Vorrei tanto sbagliarmi, ma mi sembra che la metafora sia produttiva e allo stesso tempo straniante: i continui sbarchi che avvengono sulle coste italiane sono percepiti come una continua invasione da cui difendersi. Lo sceriffo Grimes è pronto a dimostrare il proprio coraggio, è pronto a sparare e a difendere gli interessi dei vivi, è pronto ad erigere alte barriere che ci proteggano dalla fagocitazione della carne e dei beni da parte di questi non morti che non hanno diritto ad essere vivi. L’immigrato è di fatto uno zombie: così affamato da sembrare un cannibale, così sporco e denutrito da avere gli occhi stralunati ed iniettati di sangue, così incapace di comunicare che parla con un italiano incivile e balbuziente (aggiungerei anche “con un tono piagnucolante”, ma si sa che in realtà fingono di lamentarsi, non è da tutti avere trentacinque euro al giorno, pff magari io prendessi i soldi per non fare niente).

L’umanità sembra aver perso di vista quale sia il bene e quale il male. Sembra non aver più due occhi, ma soltanto uno.

Questi esseri striscianti che cercano di invadere l’Italia possono anche morire, non sarebbe una perdita per nessuno: non sono umani, sono zombie. La flotta brulicante di mani nere che si protende verso l’Europa a chiedere aiuto, in mezzo al mare, viene confusa: l’immagine pietosa che vediamo non ha volti, ma solo mani; a nessuno interessa la loro storia, tanto meno il futuro, perché visti dalla tv non sembrano nemmeno in pericolo, piuttosto sembrano UN pericolo. La loro immagine passa sullo stesso schermo dove migliaia di mani zombie si protendono verso il nostro eroe per cercare di ucciderlo, di convertirlo, di farlo diventare uno zombie e noi siamo lì, con lo stomaco in gola a tifare che l’eroe viva, che non abbia pietà per gli zombie. È impossibile notare del bene negli occhi degli zombie: loro vogliono solo te: istintivamente la tua carne è fonte di vita, per la loro non vita parassitaria. Non guardo la televisione, non la ho, mi informo tramite giornali (web o cartacei), ma mi accorgo, quando pranzo da mia nonna, che le immagini mediate dai media hanno un obiettivo persuasivo specifico (e unificante). Anche con il volume abbassato, le immagini le vedi: la flotta dei migranti è al centro, su un gommone, con ormai il giubbotto di salvataggio ben legato, alcuni messi già in salvo, altri con le braccia tese in cerca di aiuto. Niente primi piani di donne che piangono, niente bambini allattati, niente storpi o menomati, niente che possa portare a compiangerli. Salvini, il nostro sceriffo, è sempre indignato, con il pugno teso, dietro al tricolore. Berlusconi è sempre bellissimo e calmo. Renzi è a bocca aperte. Di Maio sorride sornione. Vado avanti?

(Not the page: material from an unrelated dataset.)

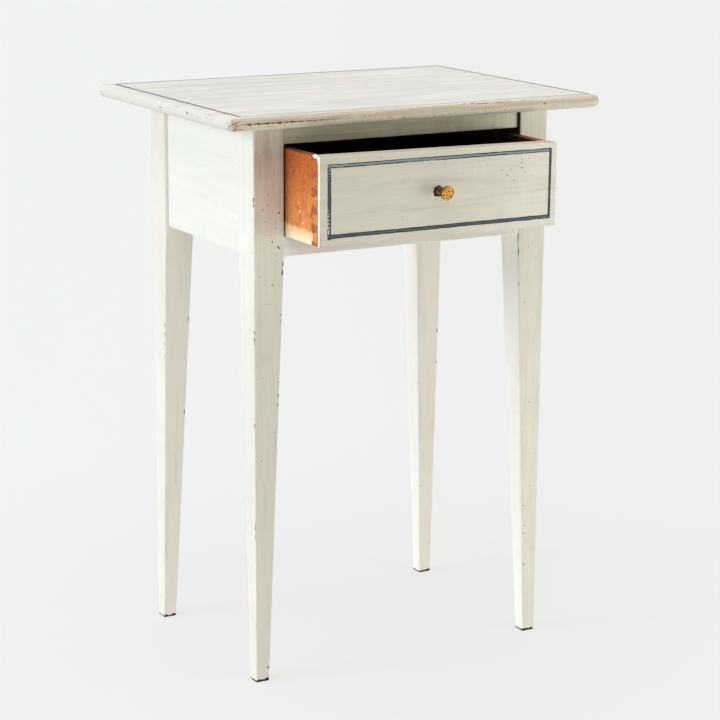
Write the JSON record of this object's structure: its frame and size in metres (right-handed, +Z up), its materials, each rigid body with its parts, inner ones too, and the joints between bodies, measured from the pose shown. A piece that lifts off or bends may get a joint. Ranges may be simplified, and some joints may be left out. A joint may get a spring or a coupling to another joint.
{
  "type": "side table with drawer",
  "caption": "Small painted wooden side table on square tapered legs, with a dovetailed drawer that slides out from under a round-edged top and a turned brass knob.",
  "frame": {"origin": "on the floor under the middle of the whole object, with the drawer standing 91 mm open at rest", "axes": "+Z up, the drawer opens towards -Y, +X to the right of someone facing the drawer"},
  "size_m": [0.5414, 0.4704, 0.75],
  "materials": {
    "cream_paint": "old off-white oil paint on pine, brushed, worn through at the edges",
    "bare_pine": "old unfinished pine",
    "stained_pine": "orange-brown stain on pine, dull",
    "brass": "polished by handling, darkened in the hollows",
    "aged_brass": "tarnished dark brown",
    "iron": "dark forged iron"
  },
  "bodies": {
    "table": {"tabletop": "cream_paint", "leg_front_left": "cream_paint", "leg_front_right": "cream_paint", "leg_back_left": "cream_paint", "leg_back_right": "cream_paint", "side_apron_left": "cream_paint", "side_apron_right": "cream_paint", "back_apron": "cream_paint", "upper_front_rail": "cream_paint", "lower_front_rail": "cream_paint", "tenon_pegs": "bare_pine", "drawer_runner_left": "bare_pine", "drawer_runner_right": "bare_pine", "drawer_guide_left": "bare_pine", "drawer_guide_right": "bare_pine", "kicker_left": "bare_pine", "kicker_right": "bare_pine", "drawer_stops": "bare_pine", "top_glue_blocks": "bare_pine", "top_screws": "iron", "frame_nails": "iron"},
    "drawer": {"drawer_front": "cream_paint", "drawer_side_left": "stained_pine", "drawer_side_right": "stained_pine", "drawer_back": "stained_pine", "drawer_bottom": "stained_pine", "drawer_bottom_nails": "iron", "knob_head": "brass", "knob_rosette": "aged_brass", "knob_bolt": "iron", "knob_nut": "iron"}
  },
  "joints": [
    {"name": "drawer_slide", "type": "slide", "parent": "table", "child": "drawer", "axis": [0, -1, 0], "range_m": [-0.091, 0.13]}
  ]
}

L’iperbole che sto volutamente tracciando, che meriterebbe molte altre digressioni, che fine ha? Dove tende tale procedimento caricaturale? Il processo di “effetto sveglia” a cui miro, per aprire gli occhi a tanti italiani che si compiacciono della disumanità, è difficile e rischioso: come quando devi svegliare un sonnambulo e non sai mai se sarà violento; dunque, il mio tendere è a fin di bene, ma invece di gratitudine, potrebbe trovare solo altra violenza.

Ma

Ecco scrivo, cari piccoli. Non ho tendine né osso che non dica in nota acuta: «Più non posso». Grande fosforo imperiale, fanne cenere.

(Composita solvantur, F. Fortini)

Io scrivo noncurante delle bombe, anzi affinché nessuno, nemmeno con acuto sarcasmo invochi mai le bombe (il «fosforo imperiale») per risolvere lo scenario apocalittico degli zombie- immigranti.

Utopica sembra la risoluzione del problema migranti, ma non deve sembrare in-attualizzabile ridonare vita ai non morti, umanità e compassione alle immagini e buon senso all’opinione pubblica.